Heider: Somebody made choices in terms of how long each scene would be on TV, and it's really painful.

Herman: I remember I was moving to Marin County the next day. I was staying at a friend’s house, and their son was a Star Wars fan. I had given him all the toys. Watching him watch it, he was really bored.

Binder: What I realized was, the public was not told this wasn’t going to be Star Wars. It was not the second movie. It was going to be a TV show to sell toys to kids. That was the real purpose of the show. It had nowhere near the budget of a feature film. [Lucasfilm and Kenner produced prototype action figures of Chewbacca’s family; they were never released.]

Heider: I didn’t watch it when it was on, but I do have a copy I bought several years ago on eBay. It’s not a great copy, but it’s enough to show how it was cut together. I haven’t been able to sit through whole thing at one time.
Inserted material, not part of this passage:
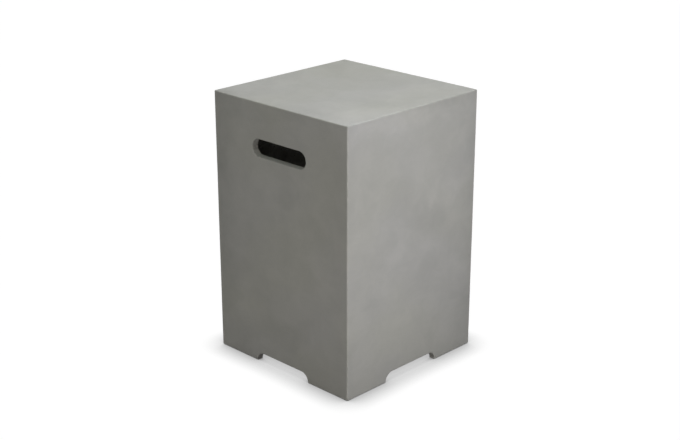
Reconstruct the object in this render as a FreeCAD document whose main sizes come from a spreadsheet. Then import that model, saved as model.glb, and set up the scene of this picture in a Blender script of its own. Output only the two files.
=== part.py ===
import FreeCAD, Part

import math
import os

import Sketcher

# A square concrete cover that stands over a gas cylinder and serves as a side table.
# The origin is at the middle of its footprint, on the ground. +Z is up, the front, with
# one of the two hand slots, faces -Y, and +X is to its right.

# Driving sizes, in millimetres
SIZES = {
    "cover_width": 400,
    "cover_depth": 400,
    "cover_height": 600,
    "corner_radius": 3,
    "top_arris": 2.5,
    "rim_arris": 2.5,
    "slot_arris": 2.5,
    "face_thickness": 4,
    "backing_thickness": 11,
    "hollow_corner": 25,
    "hollow_cove": 20,
    "slot_length": 160,
    "slot_width": 38,
    "slot_drop": 100,
    "notch_length": 160,
    "notch_rise": 20,
    "scrim_thickness": 1,
    "scrim_margin": 20,
    "scrim_gap": 12,
    "pad_thickness": 2,
    "pad_proud": 0.5,
    "pad_margin": 1.5,
}

# Sizes that follow from the driving ones, as expressions
WIDTH = "Sizes.cover_width"
DEPTH = "Sizes.cover_depth"
LEG_FOOT = "Sizes.pad_proud"
TOP = f"({LEG_FOOT} + Sizes.cover_height)"
FACE = "Sizes.face_thickness"
BACKING = "Sizes.backing_thickness"
WALL = f"({FACE} + {BACKING})"
SLOT_CENTRE = f"{TOP} - Sizes.slot_drop"
LINED_SLOT_LENGTH = f"Sizes.slot_length + 2 * {FACE}"
LINED_SLOT_WIDTH = f"Sizes.slot_width + 2 * {FACE}"
LINED_NOTCH_LENGTH = f"Sizes.notch_length + 2 * {FACE}"
LINED_NOTCH_RISE = f"Sizes.notch_rise + {FACE}"
COATED_WIDTH = f"{WIDTH} - 2 * {FACE}"
COATED_DEPTH = f"{DEPTH} - 2 * {FACE}"
SMALLEST_CORNER = "0.4 * Sizes.corner_radius"
COATED_CORNER = f"max(Sizes.corner_radius - {FACE}; {SMALLEST_CORNER})"
SCRIM = "Sizes.scrim_thickness"
SCRIM_MARGIN = "Sizes.scrim_margin"
SCRIM_GAP = "Sizes.scrim_gap"
SCRIM_BASE = f"{LEG_FOOT} + {LINED_NOTCH_RISE} + {SCRIM_GAP}"
SCRIM_RISE = f"{TOP} - {FACE} - {SCRIM_MARGIN} - ({SCRIM_BASE})"
PAD_MARGIN = "Sizes.pad_margin"
PAD_INSET = f"({FACE} + {PAD_MARGIN})"
PAD_WIDTH = f"{BACKING} - 2 * {PAD_MARGIN}"
PAD_ARM_ALONG_X = f"({WIDTH} - Sizes.notch_length) / 2 - 2 * {PAD_INSET}"
PAD_ARM_ALONG_Y = f"({DEPTH} - Sizes.notch_length) / 2 - 2 * {PAD_INSET}"
PAD_CORNER = f"max(Sizes.corner_radius - {PAD_INSET}; {SMALLEST_CORNER})"
PAD_INNER_CORNER = f"Sizes.hollow_corner + {PAD_MARGIN}"

# An arris or a cove never takes the whole of what it rounds
LARGEST_ARRIS = f"0.8 * {FACE}"
LARGEST_COVE = "0.8 * Sizes.hollow_corner"

TOUCH = 0.001

# The side and the end, along X and Y, of each corner
CORNERS = {
    "front_left": (-1, -1),
    "front_right": (1, -1),
    "rear_right": (1, 1),
    "rear_left": (-1, 1),
}

# Names of the sketch points and axes that constraints refer to
START, END, CENTRE = 1, 2, 3
ORIGIN, ACROSS, UPRIGHT = -1, -1, -2


# Document and sheet of sizes


def write_sizes():
    for row, (alias, value) in enumerate(SIZES.items(), start=1):
        sheet.set(f"A{row}", alias)
        sheet.set(f"B{row}", str(value))
        sheet.setAlias(f"B{row}", alias)
    doc.recompute()


def measure(expression):
    return float(sheet.evalExpression(expression))


def point(across, up):
    return FreeCAD.Vector(across, up, 0)


# Sketches: each is drawn near its size, then constrained and bound to the sheet


def new_body(label):
    body = doc.addObject("PartDesign::Body", label)
    body.Label = label
    return body


def new_sketch(body, name, role, offset=None):
    plane = next(f for f in body.Origin.OriginFeatures if f.Role == role)
    sketch = body.newObject("Sketcher::SketchObject", name)
    sketch.AttachmentSupport = (plane, [""])
    sketch.MapMode = "FlatFace"
    if offset:
        sketch.setExpression("AttachmentOffset.Base.z", offset)
    return sketch


def line(sketch, first, second):
    return sketch.addGeometry(Part.LineSegment(first, second))


def quarter_turns(sketch, centre, radius, first, last):
    """An arc from one multiple of a right angle to another, anticlockwise."""
    turn = math.pi / 2
    circle = Part.Circle(centre, FreeCAD.Vector(0, 0, 1), radius)
    return sketch.addGeometry(Part.ArcOfCircle(circle, first * turn, last * turn))


def smooth(sketch, *joins):
    for first, first_end, second, second_end in joins:
        sketch.addConstraint(
            Sketcher.Constraint("Tangent", first, first_end, second, second_end)
        )


def meet(sketch, *joins):
    for first, first_end, second, second_end in joins:
        sketch.addConstraint(
            Sketcher.Constraint("Coincident", first, first_end, second, second_end)
        )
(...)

Herman: George hated it, but he knew there was nothing he could do about it.


Thomas Searle via YouTube

Binder: I never met Lucas, never got a phone call, anything. Which was disappointing to me. It was his show, he developed it. To totally walk away from it and critique it negatively was, I felt, not cool.

Ripps: One of the reasons I took the job was I thought it would be an annuity. Every year, I’d get a check for Star Wars.
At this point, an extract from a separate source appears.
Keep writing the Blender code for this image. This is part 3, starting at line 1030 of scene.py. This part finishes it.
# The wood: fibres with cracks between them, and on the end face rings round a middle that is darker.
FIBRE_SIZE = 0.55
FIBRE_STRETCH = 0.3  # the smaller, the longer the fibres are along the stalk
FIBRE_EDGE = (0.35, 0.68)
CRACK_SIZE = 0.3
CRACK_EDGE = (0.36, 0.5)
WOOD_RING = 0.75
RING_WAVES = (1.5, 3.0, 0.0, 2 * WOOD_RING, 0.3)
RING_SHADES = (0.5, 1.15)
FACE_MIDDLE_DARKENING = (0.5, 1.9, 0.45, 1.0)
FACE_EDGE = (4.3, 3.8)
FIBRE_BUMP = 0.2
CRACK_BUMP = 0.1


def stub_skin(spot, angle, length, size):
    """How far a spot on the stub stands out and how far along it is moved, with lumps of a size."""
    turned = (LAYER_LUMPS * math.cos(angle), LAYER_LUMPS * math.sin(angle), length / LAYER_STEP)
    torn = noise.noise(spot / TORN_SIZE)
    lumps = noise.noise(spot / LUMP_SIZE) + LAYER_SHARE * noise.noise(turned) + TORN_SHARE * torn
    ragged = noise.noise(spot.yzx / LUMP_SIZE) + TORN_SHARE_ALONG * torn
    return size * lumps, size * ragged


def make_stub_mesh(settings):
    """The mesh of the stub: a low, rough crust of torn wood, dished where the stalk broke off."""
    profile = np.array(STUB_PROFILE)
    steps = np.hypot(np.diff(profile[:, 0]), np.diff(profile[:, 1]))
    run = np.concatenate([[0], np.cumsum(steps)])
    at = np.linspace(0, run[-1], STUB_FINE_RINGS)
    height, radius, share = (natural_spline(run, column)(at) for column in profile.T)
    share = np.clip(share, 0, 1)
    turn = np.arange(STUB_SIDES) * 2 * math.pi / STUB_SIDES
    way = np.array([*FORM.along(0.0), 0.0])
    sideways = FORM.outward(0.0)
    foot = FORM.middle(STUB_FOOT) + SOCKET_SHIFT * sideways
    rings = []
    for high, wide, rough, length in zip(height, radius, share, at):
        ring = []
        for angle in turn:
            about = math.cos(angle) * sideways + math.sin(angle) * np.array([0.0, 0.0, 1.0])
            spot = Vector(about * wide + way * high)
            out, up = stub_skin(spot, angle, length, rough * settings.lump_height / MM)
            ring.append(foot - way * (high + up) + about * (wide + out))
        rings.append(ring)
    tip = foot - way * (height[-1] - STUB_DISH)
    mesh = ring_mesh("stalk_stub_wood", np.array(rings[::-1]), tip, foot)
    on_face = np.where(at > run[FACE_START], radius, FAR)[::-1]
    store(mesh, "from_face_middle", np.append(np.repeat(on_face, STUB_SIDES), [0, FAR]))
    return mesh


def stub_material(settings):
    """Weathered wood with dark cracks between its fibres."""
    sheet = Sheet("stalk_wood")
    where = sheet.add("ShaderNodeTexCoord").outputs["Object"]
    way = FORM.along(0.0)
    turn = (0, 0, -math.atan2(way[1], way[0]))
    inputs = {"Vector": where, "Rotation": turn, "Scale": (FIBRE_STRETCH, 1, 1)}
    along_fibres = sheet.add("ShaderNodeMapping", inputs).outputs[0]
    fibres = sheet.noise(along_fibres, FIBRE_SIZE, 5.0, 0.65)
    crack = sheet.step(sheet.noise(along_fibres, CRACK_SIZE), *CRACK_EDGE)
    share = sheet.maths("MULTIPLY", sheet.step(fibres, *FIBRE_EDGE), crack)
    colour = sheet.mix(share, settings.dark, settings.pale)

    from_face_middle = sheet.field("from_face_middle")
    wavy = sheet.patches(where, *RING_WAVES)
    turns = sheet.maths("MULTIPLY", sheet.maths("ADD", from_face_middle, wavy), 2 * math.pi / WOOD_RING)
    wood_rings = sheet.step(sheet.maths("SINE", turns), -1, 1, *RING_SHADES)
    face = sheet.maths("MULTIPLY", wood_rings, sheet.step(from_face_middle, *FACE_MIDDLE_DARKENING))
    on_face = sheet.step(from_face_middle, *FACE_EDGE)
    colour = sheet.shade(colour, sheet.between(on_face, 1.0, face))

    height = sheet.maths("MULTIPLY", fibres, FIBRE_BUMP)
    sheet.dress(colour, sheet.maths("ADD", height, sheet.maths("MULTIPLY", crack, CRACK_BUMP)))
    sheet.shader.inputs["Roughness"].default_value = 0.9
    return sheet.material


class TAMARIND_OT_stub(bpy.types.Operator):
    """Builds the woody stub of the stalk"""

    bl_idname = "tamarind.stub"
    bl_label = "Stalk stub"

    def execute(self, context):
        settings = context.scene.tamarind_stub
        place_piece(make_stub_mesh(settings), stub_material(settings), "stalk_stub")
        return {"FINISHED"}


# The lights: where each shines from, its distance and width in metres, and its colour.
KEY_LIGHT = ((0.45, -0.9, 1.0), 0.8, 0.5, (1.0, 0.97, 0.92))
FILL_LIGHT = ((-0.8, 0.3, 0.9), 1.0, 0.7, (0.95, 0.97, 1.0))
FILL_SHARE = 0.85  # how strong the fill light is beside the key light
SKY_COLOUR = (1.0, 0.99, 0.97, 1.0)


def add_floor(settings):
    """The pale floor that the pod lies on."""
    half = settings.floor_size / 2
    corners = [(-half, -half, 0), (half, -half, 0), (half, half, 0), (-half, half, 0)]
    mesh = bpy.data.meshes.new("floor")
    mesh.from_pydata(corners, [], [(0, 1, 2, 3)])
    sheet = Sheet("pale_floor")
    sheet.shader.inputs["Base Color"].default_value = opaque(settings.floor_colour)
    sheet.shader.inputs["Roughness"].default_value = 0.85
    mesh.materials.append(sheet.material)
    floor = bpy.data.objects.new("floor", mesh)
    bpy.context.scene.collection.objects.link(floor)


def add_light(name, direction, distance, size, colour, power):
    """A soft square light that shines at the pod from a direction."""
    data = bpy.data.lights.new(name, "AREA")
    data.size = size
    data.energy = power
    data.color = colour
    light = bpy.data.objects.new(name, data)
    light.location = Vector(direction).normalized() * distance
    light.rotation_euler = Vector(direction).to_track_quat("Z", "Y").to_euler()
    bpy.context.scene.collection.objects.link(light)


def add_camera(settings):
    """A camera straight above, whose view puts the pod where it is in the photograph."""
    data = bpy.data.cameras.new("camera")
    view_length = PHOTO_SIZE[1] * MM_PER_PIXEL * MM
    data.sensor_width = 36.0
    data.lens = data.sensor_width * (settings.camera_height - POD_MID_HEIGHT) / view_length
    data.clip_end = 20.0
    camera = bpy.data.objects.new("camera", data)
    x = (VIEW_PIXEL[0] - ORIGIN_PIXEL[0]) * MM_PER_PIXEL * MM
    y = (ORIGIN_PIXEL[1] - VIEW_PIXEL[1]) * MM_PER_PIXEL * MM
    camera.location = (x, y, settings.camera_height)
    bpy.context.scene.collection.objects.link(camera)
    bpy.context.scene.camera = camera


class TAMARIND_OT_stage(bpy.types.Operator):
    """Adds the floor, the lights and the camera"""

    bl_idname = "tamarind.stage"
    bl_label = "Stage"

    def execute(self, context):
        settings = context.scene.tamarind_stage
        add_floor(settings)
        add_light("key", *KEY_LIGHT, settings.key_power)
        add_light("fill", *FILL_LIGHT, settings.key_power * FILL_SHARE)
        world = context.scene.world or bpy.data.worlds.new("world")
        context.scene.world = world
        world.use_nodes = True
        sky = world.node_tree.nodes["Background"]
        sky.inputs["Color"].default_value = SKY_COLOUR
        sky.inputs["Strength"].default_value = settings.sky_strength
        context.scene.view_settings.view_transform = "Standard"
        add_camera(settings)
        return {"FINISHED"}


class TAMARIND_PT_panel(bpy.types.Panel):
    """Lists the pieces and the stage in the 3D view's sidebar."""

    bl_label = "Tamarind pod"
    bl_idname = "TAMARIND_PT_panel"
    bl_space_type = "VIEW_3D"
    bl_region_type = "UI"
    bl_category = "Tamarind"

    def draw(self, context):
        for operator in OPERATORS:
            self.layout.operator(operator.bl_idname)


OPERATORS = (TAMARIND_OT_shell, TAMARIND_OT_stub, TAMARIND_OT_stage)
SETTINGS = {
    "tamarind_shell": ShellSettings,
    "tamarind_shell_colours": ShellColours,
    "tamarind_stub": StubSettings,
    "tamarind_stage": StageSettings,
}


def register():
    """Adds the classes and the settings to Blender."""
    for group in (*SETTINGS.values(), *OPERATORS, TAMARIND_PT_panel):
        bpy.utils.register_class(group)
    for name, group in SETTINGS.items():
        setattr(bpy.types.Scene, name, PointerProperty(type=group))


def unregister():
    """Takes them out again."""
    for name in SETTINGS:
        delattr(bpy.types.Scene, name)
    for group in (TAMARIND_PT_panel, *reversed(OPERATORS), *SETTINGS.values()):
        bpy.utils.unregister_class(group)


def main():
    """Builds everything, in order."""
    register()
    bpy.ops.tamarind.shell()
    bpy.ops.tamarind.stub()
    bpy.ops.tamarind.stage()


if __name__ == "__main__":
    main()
Hirsh: I did watch it. I was happy with our contribution. It was a phenomenal opportunity for our little company. We got to work on the Droids and Ewoks animated shows later on.

Ripps: I still go out to dinners on the stories. Once, at a dinner party, one of the waiters had Star Wars tattoos up and down both of his arms. When he found out I wrote the special, we got better service than anyone in the restaurant.

Lucas: I’m sort of amused by it, because it is so bizarre. It's definitely avant garde television. It's definitely bad enough to be a classic.

Herman: The interesting thing is, the day after the special aired was the day of the Jonestown Massacre. It was just a bad time for everyone.

Dwight Hemion (via NPR, 2002): It was the worst piece of crap I’ve ever done.

This article originally ran in 2015.